* [REQUIREMENTS]: Check every line below for the word "record" and copy the ones that have it.

* [WORKING DATA]:

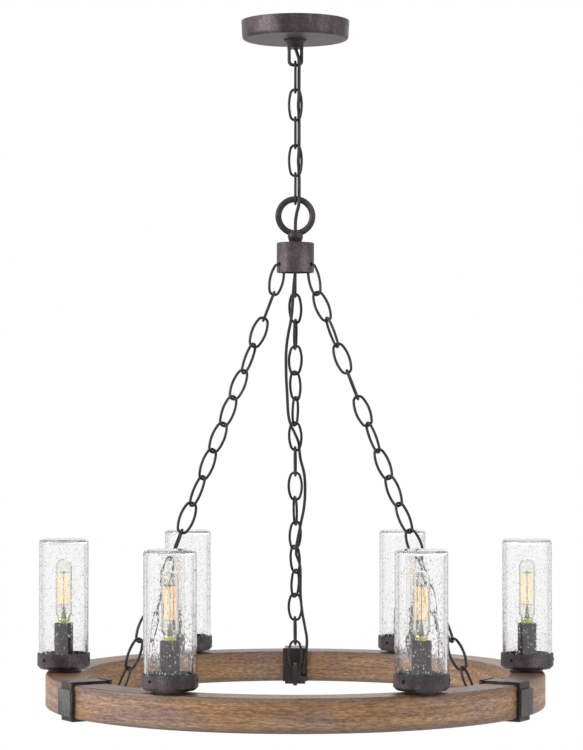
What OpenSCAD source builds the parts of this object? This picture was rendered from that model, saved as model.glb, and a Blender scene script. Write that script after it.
--
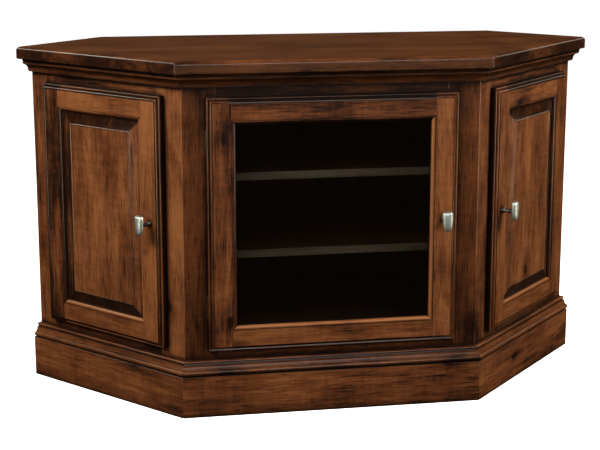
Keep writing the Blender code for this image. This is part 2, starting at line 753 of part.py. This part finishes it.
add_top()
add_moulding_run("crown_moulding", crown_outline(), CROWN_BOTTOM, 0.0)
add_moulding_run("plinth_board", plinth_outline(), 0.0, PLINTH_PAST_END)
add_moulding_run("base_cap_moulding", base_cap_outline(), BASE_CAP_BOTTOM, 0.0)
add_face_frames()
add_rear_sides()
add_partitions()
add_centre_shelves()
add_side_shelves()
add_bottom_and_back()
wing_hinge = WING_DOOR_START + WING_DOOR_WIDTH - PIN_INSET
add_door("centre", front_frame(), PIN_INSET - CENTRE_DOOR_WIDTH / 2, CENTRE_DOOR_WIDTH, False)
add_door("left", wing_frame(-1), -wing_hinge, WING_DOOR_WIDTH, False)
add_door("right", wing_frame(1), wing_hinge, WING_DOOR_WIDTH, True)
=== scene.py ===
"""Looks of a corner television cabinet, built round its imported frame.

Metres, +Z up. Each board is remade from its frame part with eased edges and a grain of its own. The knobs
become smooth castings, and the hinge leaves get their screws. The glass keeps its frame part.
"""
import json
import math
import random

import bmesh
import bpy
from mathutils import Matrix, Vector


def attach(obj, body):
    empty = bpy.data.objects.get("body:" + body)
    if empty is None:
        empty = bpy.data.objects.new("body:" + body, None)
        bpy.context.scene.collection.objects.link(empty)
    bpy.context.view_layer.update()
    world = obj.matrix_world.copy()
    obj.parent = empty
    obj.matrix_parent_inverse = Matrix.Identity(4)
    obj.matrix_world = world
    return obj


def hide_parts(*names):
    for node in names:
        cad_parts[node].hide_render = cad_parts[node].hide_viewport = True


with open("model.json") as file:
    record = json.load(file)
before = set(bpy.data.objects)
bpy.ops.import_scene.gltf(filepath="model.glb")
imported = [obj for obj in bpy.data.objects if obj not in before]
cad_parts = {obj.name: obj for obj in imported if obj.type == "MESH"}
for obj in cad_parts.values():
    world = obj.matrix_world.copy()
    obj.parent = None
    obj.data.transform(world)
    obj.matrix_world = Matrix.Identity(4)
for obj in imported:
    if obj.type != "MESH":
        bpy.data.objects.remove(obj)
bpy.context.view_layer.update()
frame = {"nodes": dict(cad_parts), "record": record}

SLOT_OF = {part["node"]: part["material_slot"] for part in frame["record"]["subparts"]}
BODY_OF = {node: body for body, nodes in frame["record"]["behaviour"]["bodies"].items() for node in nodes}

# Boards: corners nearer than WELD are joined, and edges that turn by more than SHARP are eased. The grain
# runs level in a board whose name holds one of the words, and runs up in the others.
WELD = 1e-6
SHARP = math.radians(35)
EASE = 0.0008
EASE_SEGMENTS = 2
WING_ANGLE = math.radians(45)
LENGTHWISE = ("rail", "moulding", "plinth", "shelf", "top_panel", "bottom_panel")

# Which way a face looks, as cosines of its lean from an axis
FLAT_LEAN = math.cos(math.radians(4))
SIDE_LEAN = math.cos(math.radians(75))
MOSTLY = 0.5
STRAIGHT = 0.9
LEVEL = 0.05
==
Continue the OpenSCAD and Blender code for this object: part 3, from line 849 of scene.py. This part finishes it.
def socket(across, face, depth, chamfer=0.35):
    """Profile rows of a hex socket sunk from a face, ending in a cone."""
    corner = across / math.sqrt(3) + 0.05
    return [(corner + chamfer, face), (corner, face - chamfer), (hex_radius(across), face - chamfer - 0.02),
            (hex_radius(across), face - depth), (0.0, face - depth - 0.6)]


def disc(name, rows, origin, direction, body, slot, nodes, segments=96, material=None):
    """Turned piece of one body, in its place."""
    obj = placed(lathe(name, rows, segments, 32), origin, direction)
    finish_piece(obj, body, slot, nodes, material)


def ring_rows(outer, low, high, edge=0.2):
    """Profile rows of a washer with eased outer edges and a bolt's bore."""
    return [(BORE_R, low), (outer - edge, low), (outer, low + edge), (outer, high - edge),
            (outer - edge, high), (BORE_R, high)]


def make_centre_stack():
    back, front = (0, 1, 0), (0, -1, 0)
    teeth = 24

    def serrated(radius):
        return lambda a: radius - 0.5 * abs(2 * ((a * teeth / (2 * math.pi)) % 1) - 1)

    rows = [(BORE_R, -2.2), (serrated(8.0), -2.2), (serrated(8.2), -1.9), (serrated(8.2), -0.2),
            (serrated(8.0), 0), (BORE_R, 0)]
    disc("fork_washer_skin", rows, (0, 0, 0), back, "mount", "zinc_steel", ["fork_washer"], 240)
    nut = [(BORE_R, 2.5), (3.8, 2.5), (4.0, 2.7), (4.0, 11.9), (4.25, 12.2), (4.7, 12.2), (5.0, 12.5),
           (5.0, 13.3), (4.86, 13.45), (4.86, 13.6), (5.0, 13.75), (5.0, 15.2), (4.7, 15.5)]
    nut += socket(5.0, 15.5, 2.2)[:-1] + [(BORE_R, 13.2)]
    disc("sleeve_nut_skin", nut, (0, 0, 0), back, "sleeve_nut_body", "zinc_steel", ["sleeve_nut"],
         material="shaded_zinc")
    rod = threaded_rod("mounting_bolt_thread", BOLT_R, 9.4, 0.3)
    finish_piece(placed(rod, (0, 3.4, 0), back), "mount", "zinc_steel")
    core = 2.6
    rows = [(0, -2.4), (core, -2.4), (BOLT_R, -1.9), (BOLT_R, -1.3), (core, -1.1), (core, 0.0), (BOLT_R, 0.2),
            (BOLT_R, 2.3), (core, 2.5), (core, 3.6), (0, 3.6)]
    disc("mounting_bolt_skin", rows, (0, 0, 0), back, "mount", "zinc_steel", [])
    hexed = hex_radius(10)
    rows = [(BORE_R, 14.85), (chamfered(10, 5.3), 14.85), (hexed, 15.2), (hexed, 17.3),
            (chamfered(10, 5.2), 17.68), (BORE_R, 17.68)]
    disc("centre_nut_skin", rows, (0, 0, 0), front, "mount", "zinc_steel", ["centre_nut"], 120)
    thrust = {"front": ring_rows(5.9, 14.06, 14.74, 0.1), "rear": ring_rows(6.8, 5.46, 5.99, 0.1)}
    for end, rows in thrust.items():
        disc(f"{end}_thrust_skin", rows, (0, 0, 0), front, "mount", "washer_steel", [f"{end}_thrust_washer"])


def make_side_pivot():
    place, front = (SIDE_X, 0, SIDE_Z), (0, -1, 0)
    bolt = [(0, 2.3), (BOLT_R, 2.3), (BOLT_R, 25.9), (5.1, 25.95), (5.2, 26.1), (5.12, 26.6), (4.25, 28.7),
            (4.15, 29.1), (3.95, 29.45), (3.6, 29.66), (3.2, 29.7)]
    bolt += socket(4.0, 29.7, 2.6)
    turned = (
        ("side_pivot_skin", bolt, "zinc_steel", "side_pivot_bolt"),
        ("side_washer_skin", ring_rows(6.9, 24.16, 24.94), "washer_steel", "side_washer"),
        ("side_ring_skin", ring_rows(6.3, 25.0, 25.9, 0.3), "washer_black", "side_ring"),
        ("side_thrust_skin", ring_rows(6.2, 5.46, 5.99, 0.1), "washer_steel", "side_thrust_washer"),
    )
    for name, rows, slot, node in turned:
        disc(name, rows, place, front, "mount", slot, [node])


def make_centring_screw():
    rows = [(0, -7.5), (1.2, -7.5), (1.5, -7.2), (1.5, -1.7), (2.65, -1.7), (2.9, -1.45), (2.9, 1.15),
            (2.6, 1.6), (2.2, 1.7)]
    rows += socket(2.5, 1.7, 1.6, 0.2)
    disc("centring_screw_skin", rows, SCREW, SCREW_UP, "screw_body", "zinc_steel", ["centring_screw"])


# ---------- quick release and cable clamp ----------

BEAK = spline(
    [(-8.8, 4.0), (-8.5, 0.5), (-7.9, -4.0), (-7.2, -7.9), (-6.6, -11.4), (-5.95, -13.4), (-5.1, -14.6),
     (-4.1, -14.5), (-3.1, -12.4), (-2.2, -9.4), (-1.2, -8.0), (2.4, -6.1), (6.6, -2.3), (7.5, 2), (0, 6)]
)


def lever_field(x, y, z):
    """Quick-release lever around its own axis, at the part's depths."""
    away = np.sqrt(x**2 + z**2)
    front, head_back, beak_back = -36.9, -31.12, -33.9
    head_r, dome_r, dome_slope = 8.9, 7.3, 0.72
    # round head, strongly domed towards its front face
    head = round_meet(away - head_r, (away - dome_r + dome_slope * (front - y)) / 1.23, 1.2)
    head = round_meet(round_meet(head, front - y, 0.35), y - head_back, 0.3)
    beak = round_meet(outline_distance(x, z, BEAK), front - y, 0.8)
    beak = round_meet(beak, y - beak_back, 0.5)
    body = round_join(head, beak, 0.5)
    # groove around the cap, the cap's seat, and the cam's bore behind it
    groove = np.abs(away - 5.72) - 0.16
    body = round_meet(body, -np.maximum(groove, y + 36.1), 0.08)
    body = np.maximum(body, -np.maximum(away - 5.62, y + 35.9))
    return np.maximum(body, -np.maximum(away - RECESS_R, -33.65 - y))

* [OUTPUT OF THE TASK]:
    record = json.load(file)
frame = {"nodes": dict(cad_parts), "record": record}
SLOT_OF = {part["node"]: part["material_slot"] for part in frame["record"]["subparts"]}
BODY_OF = {node: body for body, nodes in frame["record"]["behaviour"]["bodies"].items() for node in nodes}